__Task to carry out__: Repeat exactly each line of the data provided below.

(begin)

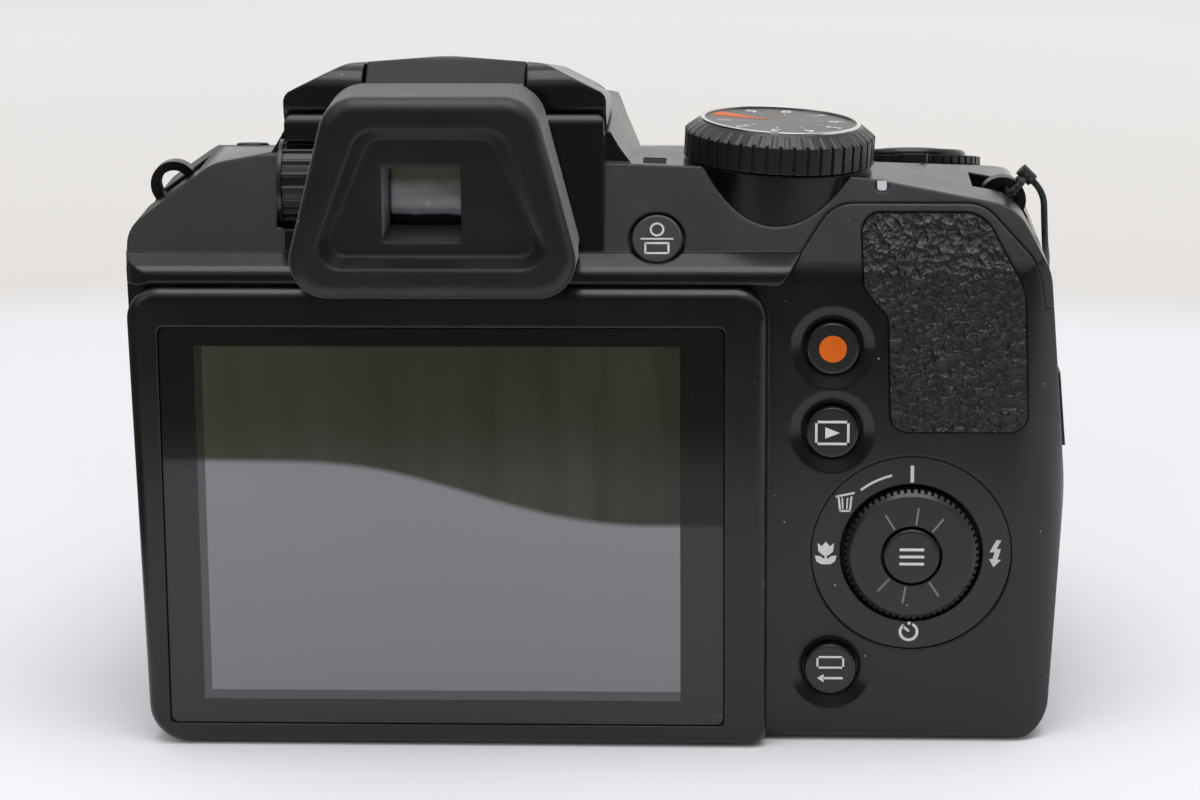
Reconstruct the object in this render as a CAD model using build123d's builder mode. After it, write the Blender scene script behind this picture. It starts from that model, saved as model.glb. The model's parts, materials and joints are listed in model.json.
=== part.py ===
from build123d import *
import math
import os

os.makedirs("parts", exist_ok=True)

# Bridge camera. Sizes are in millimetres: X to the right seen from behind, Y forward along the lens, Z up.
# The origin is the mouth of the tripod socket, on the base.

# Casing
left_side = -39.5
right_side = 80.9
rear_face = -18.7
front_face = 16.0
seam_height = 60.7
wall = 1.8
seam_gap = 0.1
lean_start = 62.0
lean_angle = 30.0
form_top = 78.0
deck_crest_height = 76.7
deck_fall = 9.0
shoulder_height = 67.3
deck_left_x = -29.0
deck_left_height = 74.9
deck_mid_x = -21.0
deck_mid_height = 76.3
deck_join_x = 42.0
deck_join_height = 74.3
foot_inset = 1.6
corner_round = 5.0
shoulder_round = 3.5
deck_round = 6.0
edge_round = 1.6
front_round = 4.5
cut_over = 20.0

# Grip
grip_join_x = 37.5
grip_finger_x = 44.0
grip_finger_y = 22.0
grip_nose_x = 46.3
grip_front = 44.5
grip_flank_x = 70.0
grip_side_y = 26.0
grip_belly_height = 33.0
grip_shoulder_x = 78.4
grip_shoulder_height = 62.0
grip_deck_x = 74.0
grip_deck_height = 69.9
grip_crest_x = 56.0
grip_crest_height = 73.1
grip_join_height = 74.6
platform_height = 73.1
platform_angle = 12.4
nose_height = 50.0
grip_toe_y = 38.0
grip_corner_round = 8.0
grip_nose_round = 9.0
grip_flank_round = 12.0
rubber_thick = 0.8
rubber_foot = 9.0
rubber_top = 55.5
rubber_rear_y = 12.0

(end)

__Response to the task__:
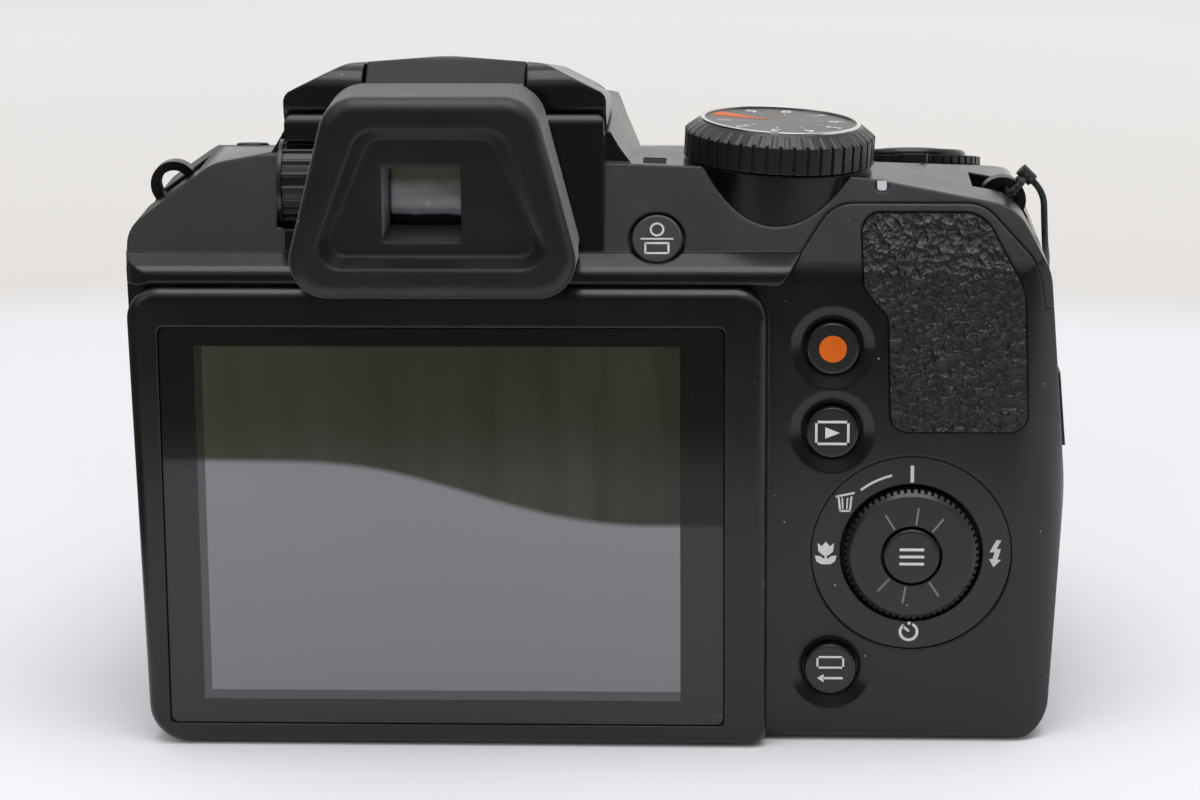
Reconstruct the object in this render as a CAD model using build123d's builder mode. After it, write the Blender scene script behind this picture. It starts from that model, saved as model.glb. The model's parts, materials and joints are listed in model.json.
=== part.py ===
from build123d import *
import math
import os

os.makedirs("parts", exist_ok=True)

# Bridge camera. Sizes are in millimetres: X to the right seen from behind, Y forward along the lens, Z up.
# The origin is the mouth of the tripod socket, on the base.

# Casing
left_side = -39.5
right_side = 80.9
rear_face = -18.7
front_face = 16.0
seam_height = 60.7
wall = 1.8
seam_gap = 0.1
lean_start = 62.0
lean_angle = 30.0
form_top = 78.0
deck_crest_height = 76.7
deck_fall = 9.0
shoulder_height = 67.3
deck_left_x = -29.0
deck_left_height = 74.9
deck_mid_x = -21.0
deck_mid_height = 76.3
deck_join_x = 42.0
deck_join_height = 74.3
foot_inset = 1.6
corner_round = 5.0
shoulder_round = 3.5
deck_round = 6.0
edge_round = 1.6
front_round = 4.5
cut_over = 20.0

# Grip
grip_join_x = 37.5
grip_finger_x = 44.0
grip_finger_y = 22.0
grip_nose_x = 46.3
grip_front = 44.5
grip_flank_x = 70.0
grip_side_y = 26.0
grip_belly_height = 33.0
grip_shoulder_x = 78.4
grip_shoulder_height = 62.0
grip_deck_x = 74.0
grip_deck_height = 69.9
grip_crest_x = 56.0
grip_crest_height = 73.1
grip_join_height = 74.6
platform_height = 73.1
platform_angle = 12.4
nose_height = 50.0
grip_toe_y = 38.0
grip_corner_round = 8.0
grip_nose_round = 9.0
grip_flank_round = 12.0
rubber_thick = 0.8
rubber_foot = 9.0
rubber_top = 55.5
rubber_rear_y = 12.0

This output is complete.